You are probably thinking of mirror clips:

http://www.grainger.com/Grainger/OOK...r-Hanger-6REX1






> Hi, everyone. I'm looking for ways to install unframed photographs onto wooden walls. I especially fancy a kind of "fasteners" I came across in various exhibitions from time to time. They are rectangular in shape and made of transparent plastic. There is a hole on one end for applying the screws, and the other end contacts with the print. The thickness on this end is also thinner so you can install matted prints. With several of those on the front of each side of the photograph they can affix it onto the wall without leaving any marks on it (light pressure mark I doubt). I don't know what it is called. Where can I get access to buy this kind of fasteners? Sorry for my inexperience in installing exhibitions (and my poor english), I hope you can understand my description.
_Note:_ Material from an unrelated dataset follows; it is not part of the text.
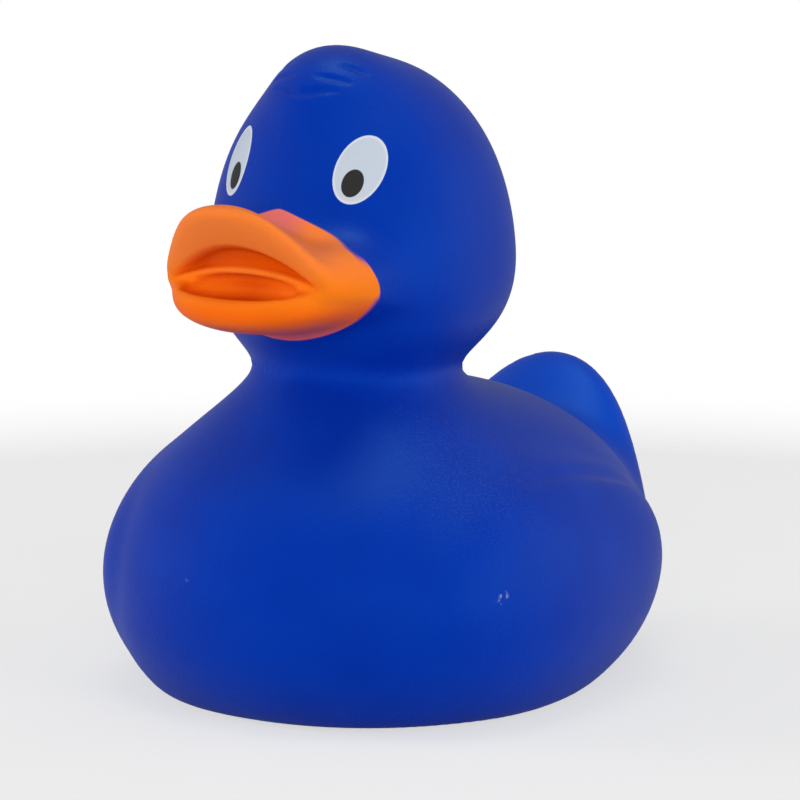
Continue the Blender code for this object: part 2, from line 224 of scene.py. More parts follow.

Please advice.
> 
> Cheers,
> Dustin

----------


## Rat Scars

> Hi, everyone. I'm looking for ways to install unframed photographs onto wooden walls. I especially fancy a kind of "fasteners" I came across in various exhibitions from time to time. They are rectangular in shape and made of transparent plastic. There is a hole on one end for applying the screws, and the other end contacts with the print. The thickness on this end is also thinner so you can install matted prints. With several of those on the front of each side of the photograph they can affix it onto the wall without leaving any marks on it (light pressure mark I doubt). I don't know what it is called. Where can I get access to buy this kind of fasteners? Sorry for my inexperience in installing exhibitions (and my poor english), I hope you can understand my description. Please advice.
> 
> Cheers,
> Dustin


I feel like I'd prefer to go with magnets and steel push pins rather than mirror hangers for unframed work. Mirror hangers might work for more rigid items, but not so much for prints. You can get 3/8" round disc magnets and simply push your steel pin behind each corner of the print and place the magnet over the face of the print sandwiching the print between the pin and magnet. You can stack the magnets to get more strength if needed. I've hung 6'x4' paper pieces this way and it worked great. You can even paint the negative side of the magnet to match the border or color of the photo to hide them a bit.

----------


## tom@okeeffe.com

sounds like mirror clips Dustin.

Tom
Withey & Co
Los Angeles

----------


## dustinshum

Thank you for all the answers and suggestions! I may give the mirror clips a try as the prints are matted with certain thickness. But I definitely will go to the option of using magnets with "bare" prints.

----------